■ **DATA SHOWN**
:::::

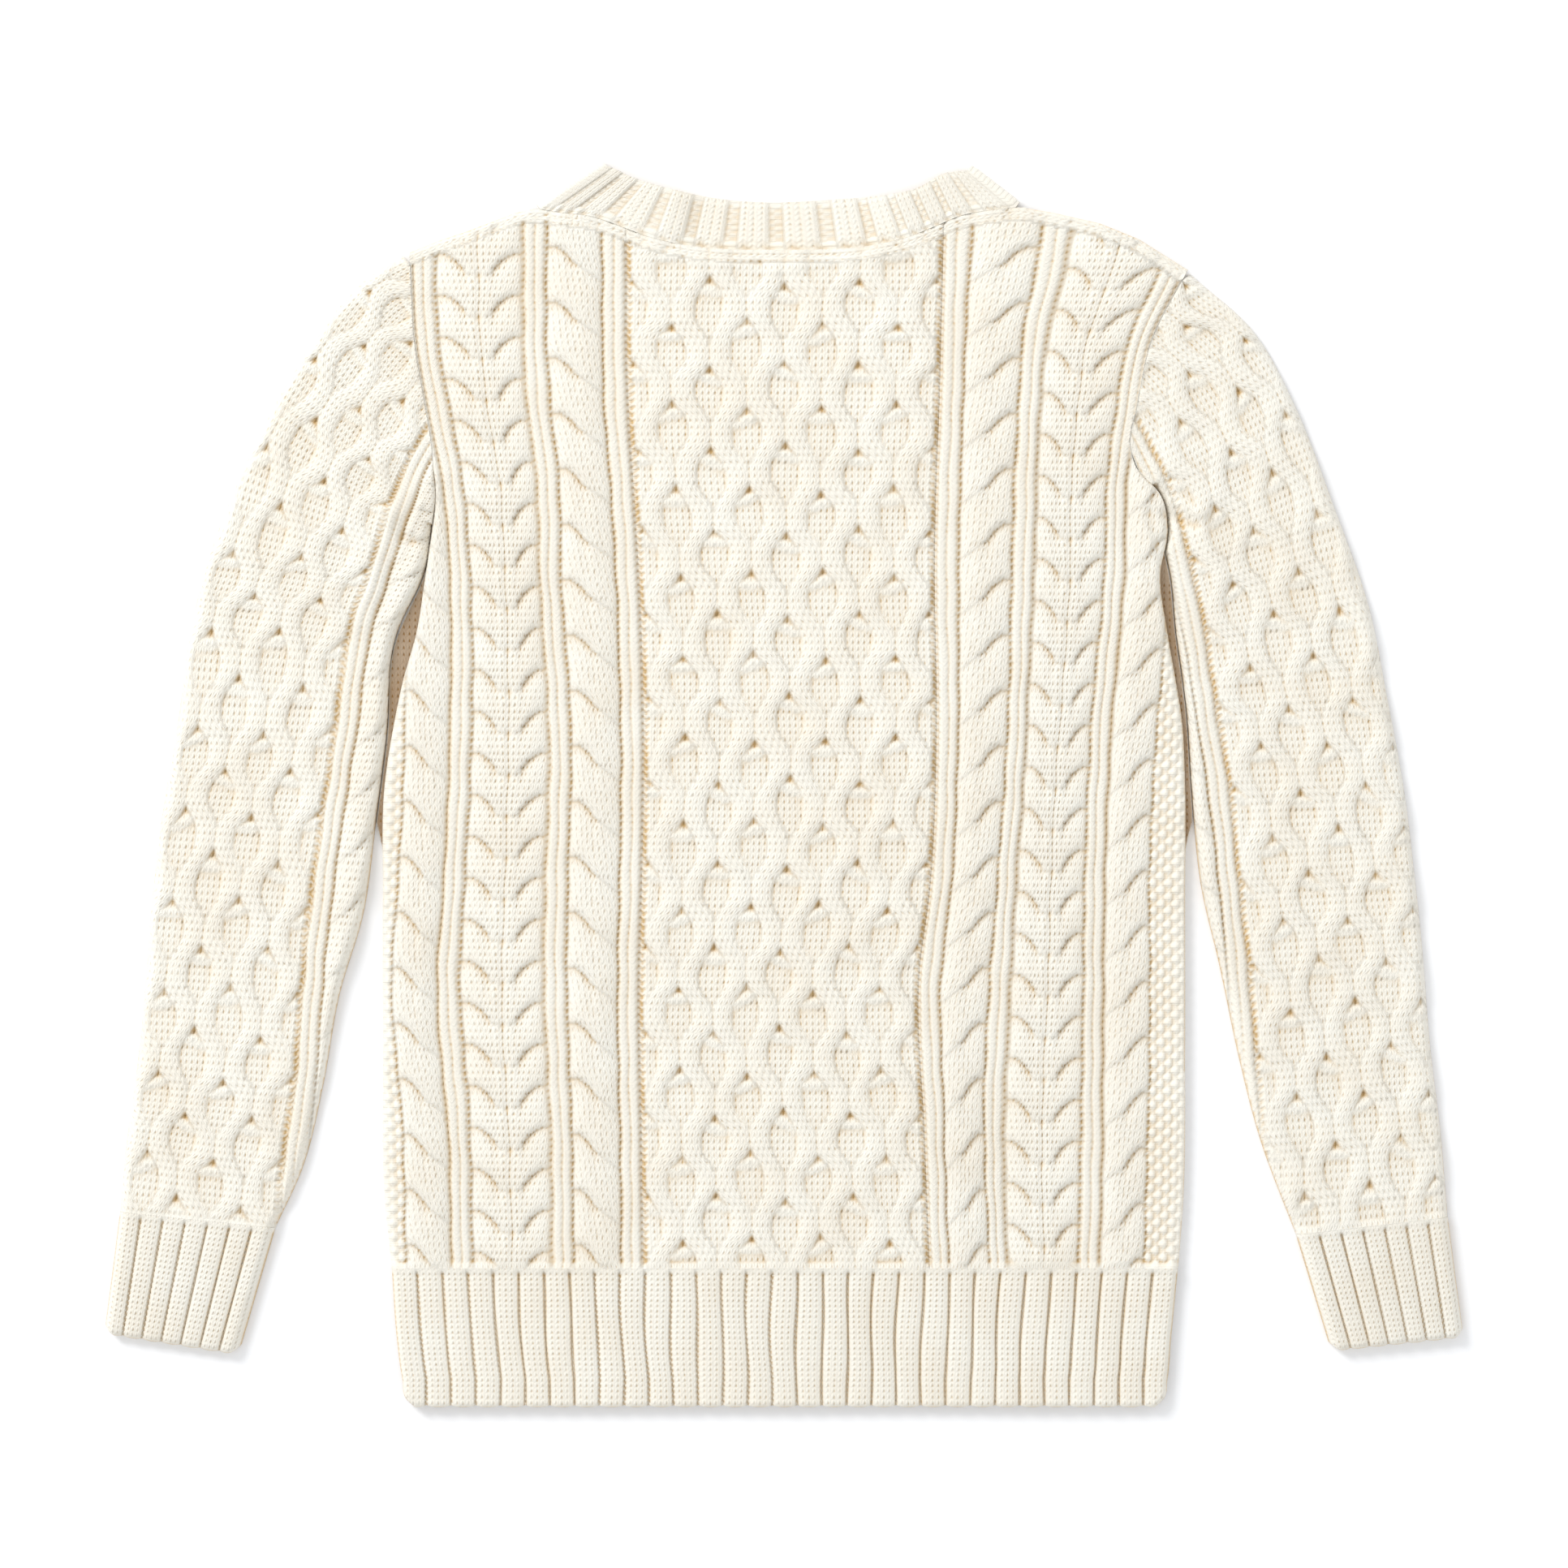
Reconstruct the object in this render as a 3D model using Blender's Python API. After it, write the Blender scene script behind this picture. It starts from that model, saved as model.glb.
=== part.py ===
"""Fisherman sweater in Aran cable knit, laid flat face down, so its back shows.

Tables are in millimetres and stitches. X runs across the garment, Y from hem to neck, Z up.
The surface it lies on is z = 0. The front lies under the back, and each sleeve is a flattened tube.
"""
import math

import bmesh
import bpy
import numpy as np
from mathutils import Vector

MM = 0.001
ROW = 3.92                      # height of one knitted row
WALE = 3.26                     # width of one stitch on the body
SLEEVE_WALE = 3.1               # width of one stitch on the sleeves
SEAM_GAP = 0.3                  # between neighbouring pieces
ARMHOLE_GAP = 0.8               # chords of the two curved edges stay clear by SEAM_GAP
LOWER_WALL = 3.6                # thickness of the plain layer that rests on the surface
INSIDE = LOWER_WALL + SEAM_GAP  # height of the upper layer's plain inside
RIM = 1.2                       # thickness of an upper layer at its very edge
RIM_WIDTH = 2.6                 # how far in from an edge the wall is full
GROUND = 2.4                    # upper wall at a purl gutter
HEM_TOP = -274.0                # where the back panel meets its welt
HEM_FOOT = -352.5
EYE_LINE = 245.9                # height on the back of one course of honeycomb eyes
FIRST_ROW, LAST_ROW = -140, 24  # rows of the back, counted from EYE_LINE
SHEET_STEP = 2                  # rows between two modelled courses
RIB_STEP = 12                   # the same where a rib or moss runs straight
UNDER_INSET = 1.2               # the lower layer stands back this far from the upper one's edge
FRONT_MARGIN = 6.0              # the front's corners are cut square within this distance
HALVINGS = 12                   # steps of a search for an edge
NARROWEST = 0.4                 # most of a narrow section's width that one rim takes
PAST_RIM = 1.6                  # the first inner course lies this many rim widths from an edge
MERGE = 0.02 * MM

# Sides of the back and front panels: armhole above the underarm, side seam below it.
BODY_SIDES_FIELDS = ("y", "left", "right")
BODY_SIDES = [
    (-275, -222, 223), (-235, -226, 226), (-150, -227, 227), (-61, -227, 227), (0, -226, 227),
    (38, -220, 225), (57, -216, 222), (86, -208, 217), (118, -203, 213), (146, -199, 217),
    (166, -197, 211), (176, -198, 201), (190, -199, 196), (215, -203, 200), (251, -209, 208),
    (288, -211, 227), (304, -212, 236),
]

# Centre lines of the six 2-wale ribs, which wander a little on the laid garment.
RIB_LINES_FIELDS = ("y", "rib1_left", "rib2_left", "rib3_left", "rib3_right", "rib2_right", "rib1_right")
RIB_LINES = [
    (-275, -182, -125, -86, 89, 121, 172), (-199, -184, -126, -87, 86, 118, 174),
    (-107, -190, -129, -88, 83, 123, 175), (-61, -187, -129, -87, 89, 126, 175),
    (31, -183, -127, -86, 93, 132, 179), (123, -183, -133, -89, 92, 136, 187),
    (169, -187, -134, -92, 93, 137, 188), (215, -196, -139, -95, 95, 139, 194),
    (251, -202, -141, -96, 96, 142, 201), (288, -204, -141, -96, 97, 150, 219),
    (332, -205, -141, -97, 98, 158, 236),
]
RIB_WALES = (-58, -39.5, -27, 27, 39.5, 58)

# Shoulder line from each armhole to the neck.
SHOULDER_LEFT = [(-213, 300), (-196, 307), (-178, 313), (-152, 323), (-142, 325)]
SHOULDER_RIGHT = [(136, 326), (153, 323), (179, 317), (201, 308), (228, 291), (240, 284)]

# Neckband sections: where it is sewn on, and its free edge.
NECKBAND_FIELDS = ("seam_x", "seam_y", "edge_x", "edge_y")
NECK_BACK = [
    (-138, 325, -101, 350), (-127, 323, -94, 347), (-106, 320, -83, 342), (-72, 308, -62, 336),
    (-41, 303, -36, 331), (-4, 302, -5, 329), (37, 303, 32, 331), (66, 308, 57, 333),
    (85, 315, 75, 337), (103, 322, 90, 345), (131, 326, 104, 347),
]
NECK_FRONT = [
    (131, 326, 104, 347), (126, 309, 101, 333), (112, 290, 89, 313), (85, 277, 66, 302),
    (43, 268, 34, 294), (-4, 266, -4, 291), (-49, 268, -39, 293), (-90, 278, -70, 298),
    (-120, 293, -90, 311), (-132, 309, -100, 334), (-138, 325, -101, 350),
]
NECK_RIBS = 14
NECK_WALL = 5.2                 # the band is knitted double and folded
NECK_RELIEF = 1.7
NECK_PROFILE = ((0.0, 0), (0.16, 0), (0.32, 1), (0.84, 1))   # gutter, then rib, as shares of one rib's pitch
NECK_RING = ((0, 0), (0, 0.72), (0.1, 1), (0.86, 1), (1, 0.6), (0.97, 0))   # share of width, of thickness
EAR_LEFT, EAR_RIGHT = (-0.56, 0.83), (0.62, 0.78)            # way out of each fold
EAR_DEGREES = (50, 90, 130)
FRONT_STATIONS = 14
NECK_DROP_FROM, NECK_DROP_TO = 72.0, 45.0   # between these the back of the band settles to the surface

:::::

■ **GIVEN TASK**
Gather and copy every line of the data in which the string "that" is found.

■ **EXERCISE SOLUTION**
Reconstruct the object in this render as a 3D model using Blender's Python API. After it, write the Blender scene script behind this picture. It starts from that model, saved as model.glb.
LOWER_WALL = 3.6                # thickness of the plain layer that rests on the surface
NARROWEST = 0.4                 # most of a narrow section's width that one rim takes